### REQUIRED TASK
Only the lines from the one containing "cad_parts[obj.name] = obj" through the one containing "points = [vertex.co" are to be copied, exactly and with both ends kept.

-- START --

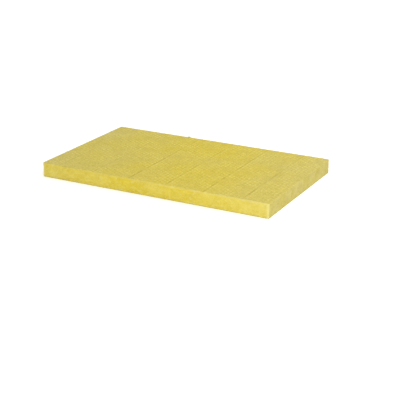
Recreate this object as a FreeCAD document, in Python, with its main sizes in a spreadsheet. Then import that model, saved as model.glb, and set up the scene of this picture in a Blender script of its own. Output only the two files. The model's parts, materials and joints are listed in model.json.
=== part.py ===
"""Basalt wool slab: one pressed and cured board of stone wool, lying flat.

Frame: +X along the slab's length, +Y across its width, +Z up through its thickness.
The origin is the centre of the underside. Millimetres.

The fleece is pressed to thickness between slatted belts while its binder cures, then slit to
width and cross-cut to length. The slab is one piece. Its upper face keeps a shallow trough
wherever two slats of the belt met, and its arrises and corners are soft.
"""

import FreeCAD, Part
import os
import Sketcher

# The driving dimensions. Each one has its own cell in the sheet.
SIZES = {
    "slab_length": 1000.0,
    "slab_width": 600.0,
    "slab_thickness": 60.0,
    "corner_radius": 6.0,  # the four upright corners, seen from above
    "arris_radius": 2.5,  # the long edges of the upper and lower faces
    "first_joint": 79.0,  # from the -X end to the first slat joint
    "slat_pitch": 162.0,  # from one slat joint to the next
    "joint_width": 5.0,
    "joint_depth": 1.0,
    "cutter_rise": 2.0,  # how far the joint's cutter stands above the face
}
SLAB_NODE = "wool_slab"
ORIGIN_POINT = (-1, 1)  # a sketch's own origin, as Sketcher names it
START, END = 1, 2
VOLUME_TOLERANCE = 1e-3  # in joints


def sheet_of_sizes(doc):
    """The spreadsheet that every feature reads its sizes from."""
    sheet = doc.addObject("Spreadsheet::Sheet", "Sizes")
    for row, (alias, value) in enumerate(SIZES.items(), start=1):
        sheet.set(f"A{row}", alias)
        sheet.set(f"B{row}", str(value))
        sheet.setAlias(f"B{row}", alias)
    doc.recompute()
    return sheet


def origin_feature(body, role):
    """One of the body's own planes or axes, such as XY_Plane."""
    return next(f for f in body.Origin.OriginFeatures if f.Role == role)


def new_sketch(body, name, plane):
    """An empty sketch on one of the body's own planes."""
    sketch = body.newObject("Sketcher::SketchObject", name)
    sketch.AttachmentSupport = [(origin_feature(body, plane), "")]
    sketch.MapMode = "FlatFace"
    return sketch


def bind(sketch, kind, *points, expression):
    """A dimension of the sketch that follows an expression on the sheet."""
    index = sketch.addConstraint(Sketcher.Constraint(kind, *points, 1.0))
    sketch.setExpression(f"Constraints[{index}]", expression)


def draw_closed_lines(sketch, corners):
    """Straight lines from corner to corner, joined end to end and back to the first."""
    lines = []
    for here, there in zip(corners, corners[1:] + corners[:1]):
        line = Part.LineSegment(FreeCAD.Vector(*here, 0), FreeCAD.Vector(*there, 0))
        lines.append(sketch.addGeometry(line, False))
    for line, following in zip(lines, lines[1:] + lines[:1]):
        sketch.addConstraint(Sketcher.Constraint("Coincident", line, END, following, START))
    return lines


def slab_blank(body):
    """The plain block: the outline, centred on the origin, padded up to the thickness."""
    sketch = new_sketch(body, "slab_outline", "XY_Plane")
    half_length = SIZES["slab_length"] / 2
    half_width = SIZES["slab_width"] / 2
    corners = [
        (-half_length, -half_width),
        (half_length, -half_width),
        (half_length, half_width),
        (-half_length, half_width),
    ]
    front, right, back, left = draw_closed_lines(sketch, corners)
    for line in (front, back):
        sketch.addConstraint(Sketcher.Constraint("Horizontal", line))
    for line in (right, left):
        sketch.addConstraint(Sketcher.Constraint("Vertical", line))
    sketch.addConstraint(Sketcher.Constraint("Symmetric", front, START, back, START, *ORIGIN_POINT))
    bind(sketch, "DistanceX", front, START, front, END, expression="Sizes.slab_length")
    bind(sketch, "DistanceY", right, START, right, END, expression="Sizes.slab_width")
    pad = body.newObject("PartDesign::Pad", "slab_block")
    pad.Profile = sketch
    pad.setExpression("Length", "Sizes.slab_thickness")
    return pad


def edge_names(shape, wanted):
    """The names of the edges whose two ends satisfy wanted(first, last)."""
    names = []
    for number, edge in enumerate(shape.Edges, start=1):
        first, last = edge.Vertexes[0].Point, edge.Vertexes[-1].Point
        if wanted(first, last):
            names.append(f"Edge{number}")
    return names


def round_edges(body, base, name, names, radius):
    """A fillet on the named edges of the base feature."""
    fillet = body.newObject("PartDesign::Fillet", name)
    fillet.Base = (base, names)
    fillet.setExpression("Radius", radius)
    return fillet


def soften(doc, body, blank):
    """Rounds the four upright corners first, then the rims of the upper and lower faces."""
    tiny = 1e-6
    doc.recompute()
    upright = edge_names(blank.Shape, lambda a, b: abs(a.z - b.z) > tiny)
    corners = round_edges(body, blank, "soft_corners", upright, "Sizes.corner_radius")
    doc.recompute()
    level = edge_names(corners.Shape, lambda a, b: abs(a.z - b.z) < tiny)
    return round_edges(body, corners, "soft_arrises", level, "Sizes.arris_radius")


def slat_joint(body):
    """The trough of the first slat joint, an arc in section, cut right across the slab."""
    sketch = new_sketch(body, "joint_section", "XZ_Plane")
    sketch.setExpression("AttachmentOffset.Base.x", "Sizes.first_joint - Sizes.slab_length / 2")
    sketch.setExpression("AttachmentOffset.Base.y", "Sizes.slab_thickness")
    half, depth, rise = SIZES["joint_width"] / 2, SIZES["joint_depth"], SIZES["cutter_rise"]
    ends = FreeCAD.Vector(-half, 0, 0), FreeCAD.Vector(half, 0, 0)
    trough = sketch.addGeometry(Part.Arc(ends[0], FreeCAD.Vector(0, -depth, 0), ends[1]), False)
    left_up, across, right_down = (
        sketch.addGeometry(Part.LineSegment(FreeCAD.Vector(*a, 0), FreeCAD.Vector(*b, 0)), False)
        for a, b in [
            ((-half, 0), (-half, rise)),
            ((-half, rise), (half, rise)),
            ((half, rise), (half, 0)),
        ]
    )
    for first, second in [
        ((trough, START), (left_up, START)),
        ((left_up, END), (across, START)),
        ((across, END), (right_down, START)),
        ((right_down, END), (trough, END)),
    ]:
        sketch.addConstraint(Sketcher.Constraint("Coincident", *first, *second))
    for line in (left_up, right_down):
        sketch.addConstraint(Sketcher.Constraint("Vertical", line))
    sketch.addConstraint(Sketcher.Constraint("Horizontal", across))
    sketch.addConstraint(Sketcher.Constraint("Equal", left_up, right_down))
    sketch.addConstraint(Sketcher.Constraint("Symmetric", trough, START, trough, END, *ORIGIN_POINT))
    bind(sketch, "DistanceX", across, START, across, END, expression="Sizes.joint_width")
    bind(sketch, "DistanceY", left_up, START, left_up, END, expression="Sizes.cutter_rise")
    bind(
        sketch,
        "Radius",
        trough,
        expression="(Sizes.joint_width ^ 2 / 4 + Sizes.joint_depth ^ 2) / (2 * Sizes.joint_depth)",
    )
    pocket = body.newObject("PartDesign::Pocket", "slat_joint")
    pocket.Profile = sketch
    pocket.SideType = "Symmetric"
    pocket.Type = "Length"
    pocket.setExpression("Length", "2 * Sizes.slab_width")
    return pocket


def repeat_joints(doc, body, pocket):
    """As many slat joints as the length holds, one slat pitch apart."""
    spacings = (
        "floor((Sizes.slab_length - Sizes.first_joint - Sizes.corner_radius) / Sizes.slat_pitch)"
    )
    pattern = body.newObject("PartDesign::LinearPattern", "slat_joints")
    pattern.Originals = [pocket]
    pattern.Direction = (origin_feature(body, "X_Axis"), [""])
    pattern.setExpression("Length", f"{spacings} * Sizes.slat_pitch")
    pattern.setExpression("Occurrences", f"{spacings} + 1")
    body.Tip = pattern
    doc.recompute()
    return pattern


def check_features(doc):
    """Stops if any object of the document failed to compute, or a sketch is left loose."""
    for thing in doc.Objects:
        bad = {"Invalid", "Error"} & set(thing.State)
        if bad:
            raise RuntimeError(f"{thing.Name} is {', '.join(sorted(bad))}")
        if thing.isDerivedFrom("Sketcher::SketchObject") and not thing.FullyConstrained:
            raise RuntimeError(f"{thing.Name} is not fully constrained")


def check_joints(before, after, pocket, pattern):
    """Stops unless every joint of the pattern took away the first joint's share."""
    first_share = before.Volume - pocket.Shape.Volume
    lost = before.Volume - after.Volume
    print(f"{pattern.Occurrences} slat joints of {first_share:.0f} cubic mm took {lost:.0f} in all")
    if first_share <= 0 or abs(lost / first_share - pattern.Occurrences) > VOLUME_TOLERANCE:
        raise RuntimeError("a slat joint is missing or misplaced")


def main():
    doc = FreeCAD.newDocument("basalt_wool_slab")
    sheet_of_sizes(doc)
    body = doc.addObject("PartDesign::Body", "wool_slab_body")
    body.Label = SLAB_NODE
    softened = soften(doc, body, slab_blank(body))
    doc.recompute()
    pocket = slat_joint(body)
    pattern = repeat_joints(doc, body, pocket)
    check_features(doc)
    check_joints(softened.Shape, body.Shape, pocket, pattern)
    if body.Shape.isNull() or not body.Shape.isValid():
        raise RuntimeError(f"{body.Label} has no valid shape")
    os.makedirs("parts", exist_ok=True)
    body.Shape.exportStep(f"parts/{body.Label}.step")
    box = body.Shape.optimalBoundingBox(False, False)
    print(f"{body.Label}: {box.XLength:.1f} x {box.YLength:.1f} x {box.ZLength:.1f} mm")


main()
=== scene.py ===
# %% [markdown]
# # A basalt wool slab
# Basalt wool is melted rock spun into fibres. A loose fleece of them, wetted with a little resin,
# runs between two slatted steel belts into an oven, and the resin cures while the belts hold the
# fleece to thickness. What comes out is slit to width and cross-cut to length. Each face keeps the
# mark of how it was made: the pressed faces carry the print of the belt, and the cut ones show
# torn fibre. This lesson builds both from sizes in millimetres.

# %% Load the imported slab
import json
import math

import bpy
from mathutils import Matrix, Vector

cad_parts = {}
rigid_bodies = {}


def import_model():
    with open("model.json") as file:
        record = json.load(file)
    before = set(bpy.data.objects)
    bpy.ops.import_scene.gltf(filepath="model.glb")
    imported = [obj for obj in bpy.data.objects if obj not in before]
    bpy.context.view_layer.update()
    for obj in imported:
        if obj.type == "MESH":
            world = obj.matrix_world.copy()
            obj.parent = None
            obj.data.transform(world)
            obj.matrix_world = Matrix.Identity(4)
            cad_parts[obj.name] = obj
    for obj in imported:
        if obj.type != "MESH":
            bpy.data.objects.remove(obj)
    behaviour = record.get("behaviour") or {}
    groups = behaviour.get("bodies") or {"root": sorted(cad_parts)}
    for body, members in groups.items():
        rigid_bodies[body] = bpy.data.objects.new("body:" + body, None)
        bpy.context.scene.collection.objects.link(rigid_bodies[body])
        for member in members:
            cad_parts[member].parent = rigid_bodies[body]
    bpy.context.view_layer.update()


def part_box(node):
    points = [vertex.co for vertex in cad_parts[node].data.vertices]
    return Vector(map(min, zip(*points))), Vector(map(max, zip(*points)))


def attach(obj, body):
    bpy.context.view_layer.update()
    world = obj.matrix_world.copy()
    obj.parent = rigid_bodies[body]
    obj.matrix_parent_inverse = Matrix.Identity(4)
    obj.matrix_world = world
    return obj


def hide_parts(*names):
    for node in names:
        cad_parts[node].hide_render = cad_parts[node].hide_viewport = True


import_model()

MM = 0.001
slab_low, slab_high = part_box("wool_slab")
slab_size = slab_high - slab_low
print("slab:", [round(side / MM, 1) for side in slab_size], "mm")

# %% [markdown]
# ## The camera
# A product picture of a long flat thing is taken from far away with a long lens, which keeps its
# edges nearly parallel. The stand is measured from the middle of the upper face, and the direction
# is given as a photographer would say it: how far round, how far down, and a slight lean of the
# head. No aim point is needed, so the slab may sit above the middle of the frame.

# %% Put up the camera
camera_stand = Vector((1.884, -3.474, 1.283))
camera_azimuth = math.radians(27.70)
camera_pitch = math.radians(20.19)
camera_roll = math.radians(0.32)
camera_lens = 92.3

camera_data = bpy.data.cameras.new("long_lens")
camera_data.lens = camera_lens
camera = bpy.data.objects.new("camera", camera_data)
turn = Matrix.Rotation(camera_azimuth, 4, "Z")
tip = Matrix.Rotation(math.pi / 2 - camera_pitch, 4, "X")
lean = Matrix.Rotation(camera_roll, 4, "Z")
upper_middle = Vector(((slab_low.x + slab_high.x) / 2, (slab_low.y + slab_high.y) / 2, slab_high.z))
camera.matrix_world = Matrix.Translation(upper_middle + camera_stand) @ turn @ tip @ lean
bpy.context.scene.collection.objects.link(camera)
bpy.context.scene.camera = camera
bpy.context.scene.view_settings.view_transform = "Standard"
print("camera:", round(camera_stand.length, 2), "m from the slab,", camera_lens, "mm lens")

# %% [markdown]
# ## One helper for nodes
# Materials, the world and Geometry Nodes are all graphs of nodes, and one function can add a node
# to any of them. A socket is found by its name among those in use, because some nodes keep a set
# of hidden sockets of the same names for each kind of data. A colour is written as a designer
# writes it, in sRGB hex, and a renderer wants light, which is linear, so one function turns it.

# %% Helpers for nodes and colours
def find_socket(sockets, key):
    """The socket of that number, or the first one in use that has that name."""
    if isinstance(key, int):
        return sockets[key]
    return next(socket for socket in sockets if socket.enabled and socket.name == key)


def add(tree, kind, feeds=None, **settings):
    """Adds one node and returns it. `settings` are the node's own options. `feeds` gives a socket,
    by name or number, a plain value or the node or output that it is fed from."""
    made = tree.nodes.new(kind)
    for option, choice in settings.items():
        setattr(made, option, choice)
    for key, feed in (feeds or {}).items():
        socket = find_socket(made.inputs, key)
        if isinstance(feed, bpy.types.Node):
            feed = next(output for output in feed.outputs if output.enabled)
        if isinstance(feed, bpy.types.NodeSocket):
            tree.links.new(feed, socket)
        else:
            socket.default_value = feed
    return made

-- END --

### TASK RESULT
            cad_parts[obj.name] = obj
    for obj in imported:
        if obj.type != "MESH":
            bpy.data.objects.remove(obj)
    behaviour = record.get("behaviour") or {}
    groups = behaviour.get("bodies") or {"root": sorted(cad_parts)}
    for body, members in groups.items():
        rigid_bodies[body] = bpy.data.objects.new("body:" + body, None)
        bpy.context.scene.collection.objects.link(rigid_bodies[body])
        for member in members:
            cad_parts[member].parent = rigid_bodies[body]
    bpy.context.view_layer.update()


def part_box(node):
    points = [vertex.co for vertex in cad_parts[node].data.vertices]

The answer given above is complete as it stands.